To recap, Self-Efficacy is a strong determinant of whether someone will initiate and maintain a behaviour in the face of adversity. In terms of working again, it means that people who doubt their skills, talent and knowledge to engage in work-positive behaviours are, you guessed it, unlikely to enagage in work-positive behaviours. And this means they are less likely to set realistic goals, and find and maintain employment.

Albert Bandura described Self-Efficacy as being influenced by 4 factors:

Our main man, Albert Bandura. Photo by Fridolin freudenfett.

  • Past Experience
  • Vicarious Experience (learning from others)
  • Verbal Persuasion
  • How we interpret our emotions and bodily sensations during times of stress.

Let's explore these in more detail.

1. Past Experience

The most straight-forward way we develop self-efficacy is through our past actions. Generally, succeeding at a task or behaviour improves self-efficacy, whereas failing diminishes it. Performance is more likely to impact self-efficacy if a person feels that their success or failure can be attributed to something they had control over.

Example: People who have experienced panic attacks while in public will often doubt their ability to cope well in crowded areas. As a result, many people with panic disorder will avoid social situations. 

2. Vicarious Experience

Less influential than personal experience, watching how others perform a task can foster self-efficacy in the observer.

Caveats: the best sources of vicarious learning for increasing self-efficacy are:

  • Similar to the observer, which increases the personal relevance of the task
  • People who succeed through persistent effort, rather than some inherent skill

Example: A recently injured man with quadriplegia joins a support group, where other people who use a wheelchair share stories about working despite their disability.

3. Verbal Persuasion

While this source of information is less authentic than real experience, verbal suggestion from others does impact our self-view, particularly when the source is believed to be credible or expert.

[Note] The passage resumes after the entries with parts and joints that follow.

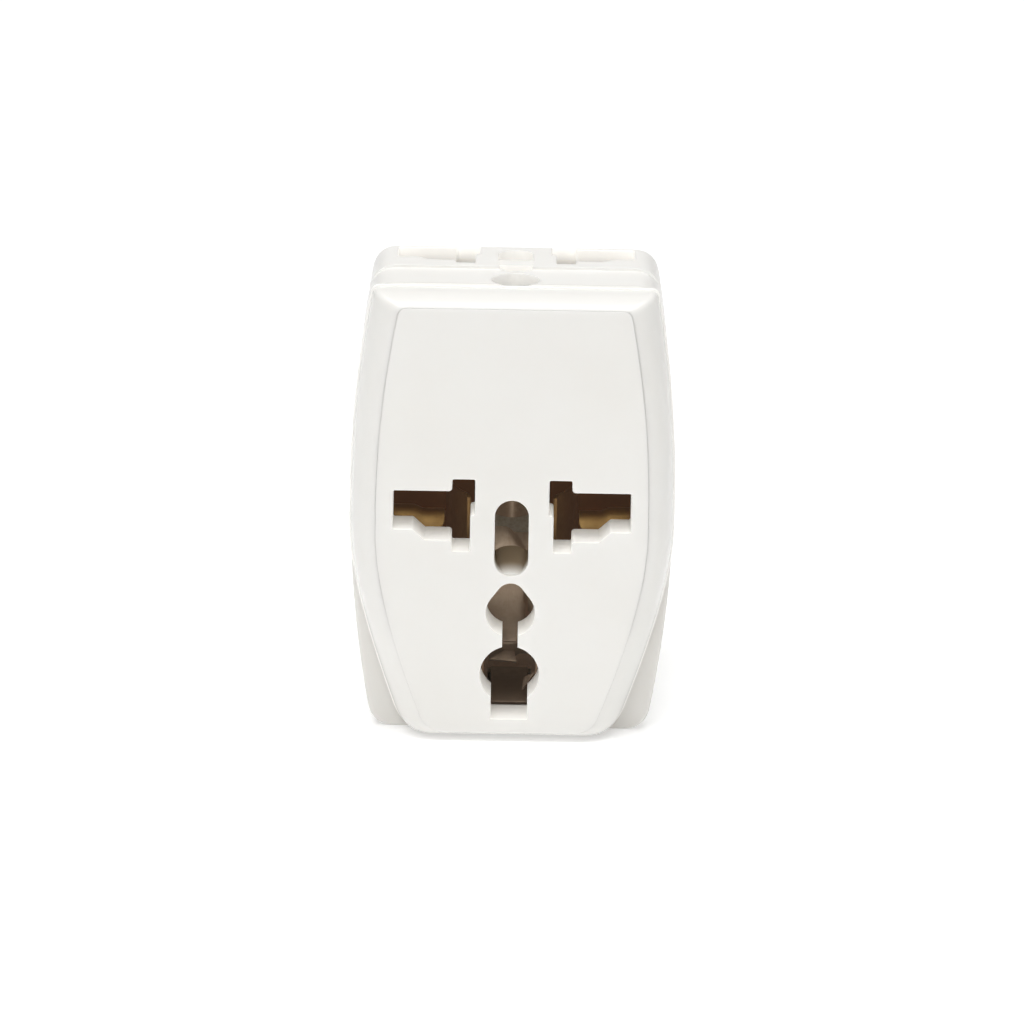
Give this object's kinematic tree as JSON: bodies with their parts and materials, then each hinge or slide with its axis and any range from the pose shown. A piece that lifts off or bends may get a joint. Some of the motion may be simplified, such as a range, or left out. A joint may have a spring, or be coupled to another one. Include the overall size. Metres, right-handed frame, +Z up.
{
  "type": "universal travel adapter",
  "caption": "Plug-in travel adapter with a universal outlet on its front, a second one on its top, and a round earthed plug on its back.",
  "frame": {"origin": "bottom centre of the bounding box, on the flat base, in the left-right symmetry plane", "axes": "+Z up; -Y is the front, where the main outlet faces; +Y is the back, along the plug pins; +X is the right as seen from the front"},
  "size_m": [0.0414, 0.0642, 0.059],
  "materials": {
    "white_shell": "white moulded thermoplastic, satin gloss",
    "ivory_insulator": "off-white moulded insulator, matt",
    "contact_brass": "stamped spring brass, slightly tarnished",
    "earth_nickel": "stamped brass with a thin dull nickel plate",
    "pin_nickel": "turned brass, bright nickel plated",
    "screw_zinc": "zinc-plated steel"
  },
  "bodies": {
    "root": {"front_shell": "white_shell", "front_face_plate": "white_shell", "rear_body": "white_shell", "plug_base": "white_shell", "front_contact_carrier": "ivory_insulator", "top_contact_carrier": "ivory_insulator", "front_line_contact": "contact_brass", "front_neutral_contact": "contact_brass", "top_line_contact": "contact_brass", "top_neutral_contact": "contact_brass", "line_busbar": "contact_brass", "neutral_busbar": "contact_brass", "line_pin": "pin_nickel", "neutral_pin": "pin_nickel", "front_earth_contact": "earth_nickel", "top_earth_contact": "earth_nickel", "earth_strap": "earth_nickel", "earth_bridge": "earth_nickel", "earth_tube": "earth_nickel", "upper_earth_clip": "pin_nickel", "lower_earth_clip": "pin_nickel", "case_screw_left": "screw_zinc", "case_screw_right": "screw_zinc", "plug_screw_left": "screw_zinc", "plug_screw_right": "screw_zinc"}
  },
  "joints": []
}
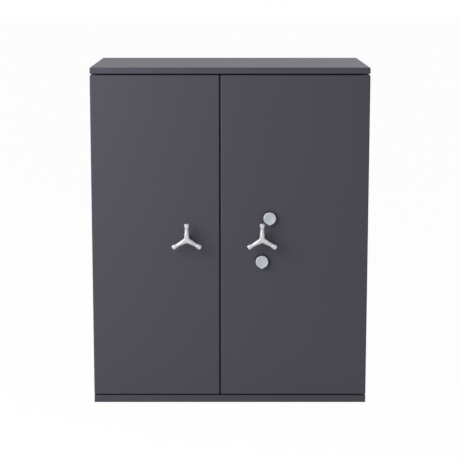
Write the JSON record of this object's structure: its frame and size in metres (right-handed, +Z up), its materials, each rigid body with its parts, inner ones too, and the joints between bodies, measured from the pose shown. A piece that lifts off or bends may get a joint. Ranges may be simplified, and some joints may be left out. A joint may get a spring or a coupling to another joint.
{
  "type": "two-door security safe",
  "caption": "Tall graded security safe with unequal leaves, three-spoke handles that drive sliding bolts, key locks under swinging covers, and shelves inside.",
  "frame": {"origin": "on the floor, at the centre of the cabinet's footprint with the doors shut", "axes": "+Z up, +X to the right of someone facing the doors, +Y from the doors to the back"},
  "size_m": [0.97, 0.597, 1.195],
  "materials": {
    "shell_paint": "fine-textured dark grey powder coat",
    "inner_paint": "light grey powder coat",
    "barrier": "cast barrier material, unfinished",
    "satin_chrome": "satin chrome plate",
    "black_metal": "black lacquer",
    "lock_case": "yellow-passivated zinc",
    "brass": "machined",
    "steel": "machined and zinc plated"
  },
  "bodies": {
    "cabinet": {"top_cap": "shell_paint", "base_tray": "shell_paint", "left_side_panel": "shell_paint", "right_side_panel": "shell_paint", "rear_panel": "shell_paint", "wall_fill": "barrier", "inner_liner": "inner_paint", "front_frame": "shell_paint", "hinge_pivots": "steel", "anchor_sleeves": "steel", "shelf_uprights": "inner_paint", "shelf_clips": "steel", "shelf_1": "inner_paint", "shelf_2": "inner_paint", "shelf_3": "inner_paint"},
    "left_door": {"left_door_skin": "shell_paint", "left_door_fill": "barrier", "left_door_back": "inner_paint", "left_bolt_housing": "inner_paint", "left_inner_cover": "inner_paint", "left_cover_screws": "steel", "left_hinge_bearings": "steel", "left_dog_bolts": "steel", "left_guide_studs": "steel", "left_handle_bush": "black_metal"},
    "left_handle": {"left_handle": "satin_chrome", "left_handle_screw": "steel", "left_spindle": "steel", "left_cam_disc": "steel"},
    "left_top_bar": {"left_top_carriage": "steel", "left_top_bolts": "steel"},
    "left_bottom_bar": {"left_bottom_carriage": "steel", "left_bottom_bolts": "steel"},
    "right_door": {"right_door_skin": "shell_paint", "right_door_fill": "barrier", "right_door_back": "inner_paint", "right_bolt_housing": "inner_paint", "right_inner_cover": "inner_paint", "right_cover_screws": "steel", "right_hinge_bearings": "steel", "right_dog_bolts": "steel", "right_guide_studs": "steel", "right_handle_bush": "black_metal", "lock_cases": "lock_case", "key_tubes": "steel", "keyhole_roses": "black_metal"},
    "right_handle": {"right_handle": "satin_chrome", "right_handle_screw": "steel", "right_spindle": "steel", "right_cam_disc": "steel"},
    "right_top_bar": {"right_top_carriage": "steel", "right_top_bolts": "steel"},
    "right_bottom_bar": {"right_bottom_carriage": "steel", "right_bottom_bolts": "steel"},
    "right_side_bar": {"right_side_carriage": "steel", "right_side_bolts": "steel"},
    "upper_cover": {"upper_key_cover": "satin_chrome"},
    "upper_bolt": {"upper_lock_bolt": "brass"},
    "lower_cover": {"lower_key_cover": "satin_chrome"},
    "lower_bolt": {"lower_lock_bolt": "brass"}
  },
  "joints": [
    {"name": "left_door_hinge", "type": "hinge", "parent": "cabinet", "child": "left_door", "pos_m": [-0.467, -0.257, 0], "axis": [0, 0, -1], "range_deg": [0, 115]},
    {"name": "left_handle_turn", "type": "hinge", "parent": "left_door", "child": "left_handle", "pos_m": [-0.1512, -0.275, 0.5975], "axis": [0, -1, 0], "range_deg": [0, 90]},
    {"name": "left_top_slide", "type": "slide", "parent": "left_door", "child": "left_top_bar", "axis": [0, 0, 1], "range_m": [0, 0.03]},
    {"name": "left_bottom_slide", "type": "slide", "parent": "left_door", "child": "left_bottom_bar", "axis": [0, 0, -1], "range_m": [0, 0.03]},
    {"name": "right_door_hinge", "type": "hinge", "parent": "cabinet", "child": "right_door", "pos_m": [0.467, -0.257, 0], "axis": [0, 0, 1], "range_deg": [0, 115]},
    {"name": "right_handle_turn", "type": "hinge", "parent": "right_door", "child": "right_handle", "pos_m": [0.1123, -0.275, 0.5975], "axis": [0, -1, 0], "range_deg": [0, 90]},
    {"name": "right_top_slide", "type": "slide", "parent": "right_door", "child": "right_top_bar", "axis": [0, 0, 1], "range_m": [0, 0.03]},
    {"name": "right_bottom_slide", "type": "slide", "parent": "right_door", "child": "right_bottom_bar", "axis": [0, 0, -1], "range_m": [0, 0.03]},
    {"name": "right_side_slide", "type": "slide", "parent": "right_door", "child": "right_side_bar", "axis": [-1, 0, 0], "range_m": [0, 0.03]},
    {"name": "upper_cover_swing", "type": "hinge", "parent": "right_door", "child": "upper_cover", "pos_m": [0.139, -0.285, 0.685], "axis": [0, -1, 0], "range_deg": [-100, 100]},
    {"name": "upper_lock_slide", "type": "slide", "parent": "right_door", "child": "upper_bolt", "axis": [-1, 0, 0], "range_m": [0, 0.012]},
    {"name": "lower_cover_swing", "type": "hinge", "parent": "right_door", "child": "lower_cover", "pos_m": [0.1123, -0.285, 0.5305], "axis": [0, -1, 0], "range_deg": [-100, 100]},
    {"name": "lower_lock_slide", "type": "slide", "parent": "right_door", "child": "lower_bolt", "axis": [0, 0, 1], "range_m": [0, 0.012]}
  ],
  "couplings": [
    {"joint": "left_top_slide", "follows": "left_handle_turn", "m_per_rad": 0.019099},
    {"joint": "left_bottom_slide", "follows": "left_handle_turn", "m_per_rad": 0.019099},
    {"joint": "right_top_slide", "follows": "right_handle_turn", "m_per_rad": 0.019099},
    {"joint": "right_bottom_slide", "follows": "right_handle_turn", "m_per_rad": 0.019099},
    {"joint": "right_side_slide", "follows": "right_handle_turn", "m_per_rad": 0.019099}
  ]
}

Caveat: Raising expectations of performance can be dangerous if we do not facilitate actual success through providing appropriate support, aids or practice, and it is very likely to undermine our credibility with clients in the future.

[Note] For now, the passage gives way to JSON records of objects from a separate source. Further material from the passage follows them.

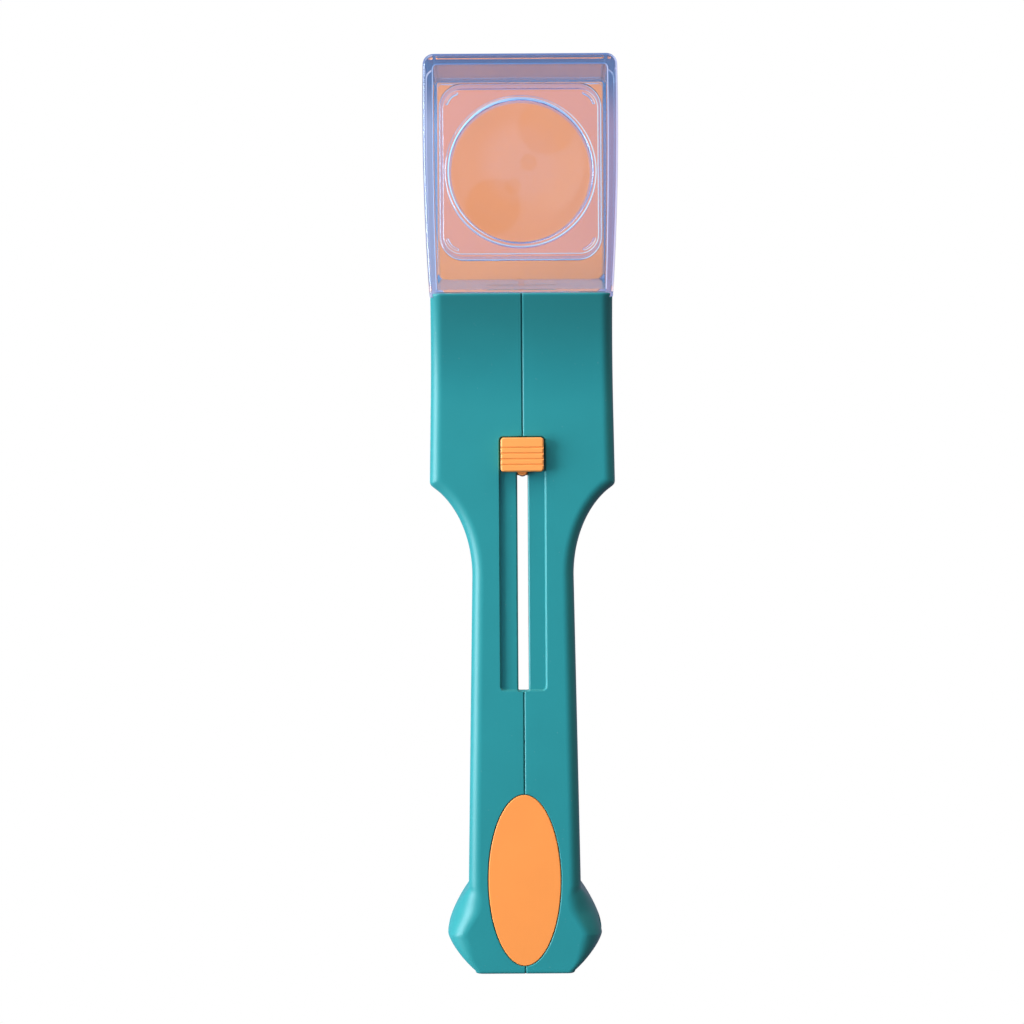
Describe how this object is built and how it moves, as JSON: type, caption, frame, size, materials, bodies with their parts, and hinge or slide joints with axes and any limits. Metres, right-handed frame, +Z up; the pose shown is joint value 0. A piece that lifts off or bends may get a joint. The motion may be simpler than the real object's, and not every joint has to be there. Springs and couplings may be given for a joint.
{
  "type": "insect catcher",
  "caption": "Hand-held catcher: a clear magnifier box on a long two-part handle, closed from below by a sliding door that a thumb knob drives along a track.",
  "frame": {"origin": "middle of the overall length and width, on the plane that the underside rests on", "axes": "+Y from the butt of the handle towards the box, +X across, +Z up through the lens"},
  "size_m": [0.0542, 0.258, 0.0306],
  "materials": {
    "shell": "satin moulded",
    "accent": "satin moulded",
    "clear": "polished clear plastic",
    "lens": "polished",
    "steel": "zinc plated"
  },
  "bodies": {
    "handle": {"left_shell": "shell", "right_shell": "shell", "front_screw": "steel", "middle_screw": "steel", "rear_screw": "steel", "viewing_box": "clear", "lens_plate": "clear", "magnifier_lens": "lens", "grip_inlay": "accent"},
    "door": {"trap_door": "accent", "slider_carriage": "accent", "thumb_knob": "accent"}
  },
  "joints": [
    {"name": "door_slide", "type": "slide", "parent": "handle", "child": "door", "axis": [0, -1, 0], "range_m": [0, 0.0606]}
  ]
}
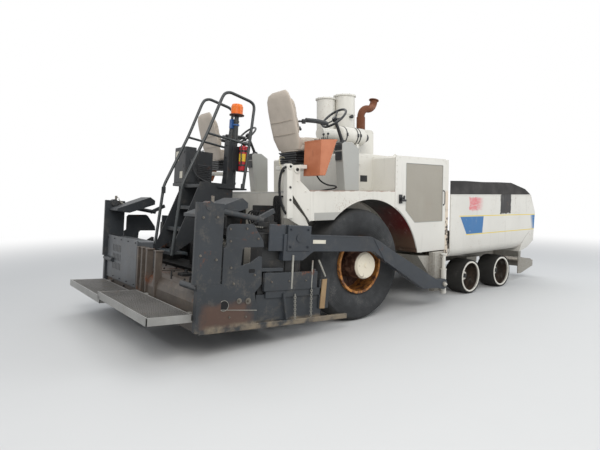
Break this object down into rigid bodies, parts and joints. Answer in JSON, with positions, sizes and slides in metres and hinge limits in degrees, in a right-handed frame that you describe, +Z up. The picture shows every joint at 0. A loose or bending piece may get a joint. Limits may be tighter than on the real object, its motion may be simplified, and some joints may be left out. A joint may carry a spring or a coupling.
{
  "type": "asphalt paver",
  "caption": "Wheeled asphalt paver with folding hopper wings, steered bogies, slat conveyor, augers and a raised extending screed with stairs, walkways and end gates.",
  "frame": {"origin": "on the ground, below the centre of the bounding box", "axes": "+X forward towards the push rollers, +Y to the machine's left, +Z up"},
  "size_m": [7.9028, 3, 3.0993],
  "materials": {
    "white_paint": "semi-gloss, weathered",
    "engine": "matt",
    "deck_steel": "weathered",
    "grey_paint": "satin",
    "rusty_steel": "rusted",
    "seat_vinyl": "matt, stained",
    "terracotta_plastic": "faded",
    "black_plastic": "matt",
    "worn_steel": "scraped and dirty",
    "black_paint": "satin",
    "tyre_rubber": "matt",
    "slate_paint": "satin, worn",
    "amber_plastic": "glossy",
    "red_paint": "gloss"
  },
  "bodies": {
    "tractor": {"main_frame": "white_paint", "engine_block": "engine", "hood": "white_paint", "fenders": "white_paint", "cabinets": "white_paint", "deck": "deck_steel", "dash_console": "grey_paint", "air_cleaner": "white_paint", "stack_duct": "white_paint", "exhaust": "rusty_steel", "pedestals": "white_paint", "seats": "seat_vinyl", "consoles": "terracotta_plastic", "steering_wheels": "black_plastic", "hopper_floor": "worn_steel", "conveyor": "worn_steel", "drive_axle": "black_paint", "push_bar": "worn_steel", "tow_points": "black_paint"},
    "door_right": {"door_right": "white_paint"},
    "door_left": {"door_left": "white_paint"},
    "wing_right": {"hopper_wing_right": "white_paint"},
    "wing_left": {"hopper_wing_left": "white_paint"},
    "drive_wheel_right": {"drive_rim_right": "rusty_steel", "drive_tyre_right": "tyre_rubber"},
    "drive_wheel_left": {"drive_rim_left": "rusty_steel", "drive_tyre_left": "tyre_rubber"},
    "bogie_right": {"bogie_beam_right": "black_paint"},
    "bogie_left": {"bogie_beam_left": "black_paint"},
    "bogie_wheel_rr": {"bogie_rim_rr": "white_paint", "bogie_tyre_rr": "tyre_rubber"},
    "bogie_wheel_rf": {"bogie_rim_rf": "white_paint", "bogie_tyre_rf": "tyre_rubber"},
    "bogie_wheel_lr": {"bogie_rim_lr": "white_paint", "bogie_tyre_lr": "tyre_rubber"},
    "bogie_wheel_lf": {"bogie_rim_lf": "white_paint", "bogie_tyre_lf": "tyre_rubber"},
    "roller_right": {"push_roller_right": "worn_steel"},
    "roller_left": {"push_roller_left": "worn_steel"},
    "screed": {"tow_arms": "slate_paint", "screed_main": "slate_paint", "stairs": "slate_paint", "beacon": "amber_plastic", "extinguisher": "red_paint", "control_boxes": "black_paint"},
    "screed_extension_right": {"extension_right": "slate_paint", "end_gate_right": "slate_paint", "walkway_right": "deck_steel"},
    "screed_extension_left": {"extension_left": "slate_paint", "end_gate_left": "slate_paint", "walkway_left": "deck_steel"},
    "auger_right": {"auger_right": "worn_steel"},
    "auger_left": {"auger_left": "worn_steel"}
  },
  "joints": [
    {"name": "door_right_hinge", "type": "hinge", "parent": "tractor", "child": "door_right", "pos_m": [-0.4586, -1.29, 1.47], "axis": [0, 0, -1], "range_deg": [0, 100]},
    {"name": "door_left_hinge", "type": "hinge", "parent": "tractor", "child": "door_left", "pos_m": [-0.4586, 1.29, 1.47], "axis": [0, 0, 1], "range_deg": [0, 100]},
    {"name": "wing_right_hinge", "type": "hinge", "parent": "tractor", "child": "wing_right", "pos_m": [1.9114, -0.64, 0.64], "axis": [-1, 0, 0], "range_deg": [0, 55]},
    {"name": "wing_left_hinge", "type": "hinge", "parent": "tractor", "child": "wing_left", "pos_m": [1.9114, 0.64, 0.64], "axis": [1, 0, 0], "range_deg": [0, 55]},
    {"name": "drive_right_spin", "type": "hinge", "parent": "tractor", "child": "drive_wheel_right", "pos_m": [-1.0886, -1.07, 0.72], "axis": [0, 1, 0], "continuous": true},
    {"name": "drive_left_spin", "type": "hinge", "parent": "tractor", "child": "drive_wheel_left", "pos_m": [-1.0886, 1.07, 0.72], "axis": [0, 1, 0], "continuous": true},
    {"name": "bogie_left_steer", "type": "hinge", "parent": "tractor", "child": "bogie_left", "pos_m": [2.0294, 0.795, 0.495], "axis": [0, 0, 1], "range_deg": [-18, 18]},
    {"name": "bogie_right_steer", "type": "hinge", "parent": "tractor", "child": "bogie_right", "pos_m": [2.0294, -0.795, 0.495], "axis": [0, 0, 1], "range_deg": [-18, 18]},
    {"name": "bogie_wheel_rr_spin", "type": "hinge", "parent": "bogie_right", "child": "bogie_wheel_rr", "pos_m": [1.5544, -1.035, 0.28], "axis": [0, 1, 0], "continuous": true},
    {"name": "bogie_wheel_rf_spin", "type": "hinge", "parent": "bogie_right", "child": "bogie_wheel_rf", "pos_m": [2.5044, -1.035, 0.28], "axis": [0, 1, 0], "continuous": true},
    {"name": "bogie_wheel_lr_spin", "type": "hinge", "parent": "bogie_left", "child": "bogie_wheel_lr", "pos_m": [1.5544, 1.035, 0.28], "axis": [0, 1, 0], "continuous": true},
    {"name": "bogie_wheel_lf_spin", "type": "hinge", "parent": "bogie_left", "child": "bogie_wheel_lf", "pos_m": [2.5044, 1.035, 0.28], "axis": [0, 1, 0], "continuous": true},
    {"name": "roller_right_spin", "type": "hinge", "parent": "tractor", "child": "roller_right", "pos_m": [3.8614, -0.655, 0.285], "axis": [0, 1, 0], "continuous": true},
    {"name": "roller_left_spin", "type": "hinge", "parent": "tractor", "child": "roller_left", "pos_m": [3.8614, 0.655, 0.285], "axis": [0, 1, 0], "continuous": true},
    {"name": "screed_lift", "type": "hinge", "parent": "tractor", "child": "screed", "pos_m": [0.4114, 0, 0.33], "axis": [0, 1, 0], "range_deg": [-4, 1.5]},
    {"name": "extension_right_slide", "type": "slide", "parent": "screed", "child": "screed_extension_right", "axis": [0, -1, 0], "range_m": [0, 0.95]},
    {"name": "extension_left_slide", "type": "slide", "parent": "screed", "child": "screed_extension_left", "axis": [0, 1, 0], "range_m": [0, 0.95]},
    {"name": "auger_right_spin", "type": "hinge", "parent": "tractor", "child": "auger_right", "pos_m": [-2.0886, -0.7, 0.33], "axis": [0, 1, 0], "continuous": true},
    {"name": "auger_left_spin", "type": "hinge", "parent": "tractor", "child": "auger_left", "pos_m": [-2.0886, 0.7, 0.33], "axis": [0, 1, 0], "continuous": true}
  ],
  "couplings": [
    {"joint": "bogie_right_steer", "follows": "bogie_left_steer", "ratio": 1}
  ]
}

Example: A Rehabilitation Counsellor provides positive feedback to a client having applied for a job, while continuing to provide information that will assist their client in their application and future conversations with employers. 

4. Our Bodies

Difficult situations can create physical sensations of distress like a fast pulse, sweating or shortness of breath. We can interpret these reactions as a sign of our inefficacy to perform. In turn, this tends to raise our anxiety further and create even greater physical discomfort. It's a vicious cycle that leads to avoidance behaviour, so we never get a chance to actually test whether these feelings of anxiety are really a sign that we can't perform.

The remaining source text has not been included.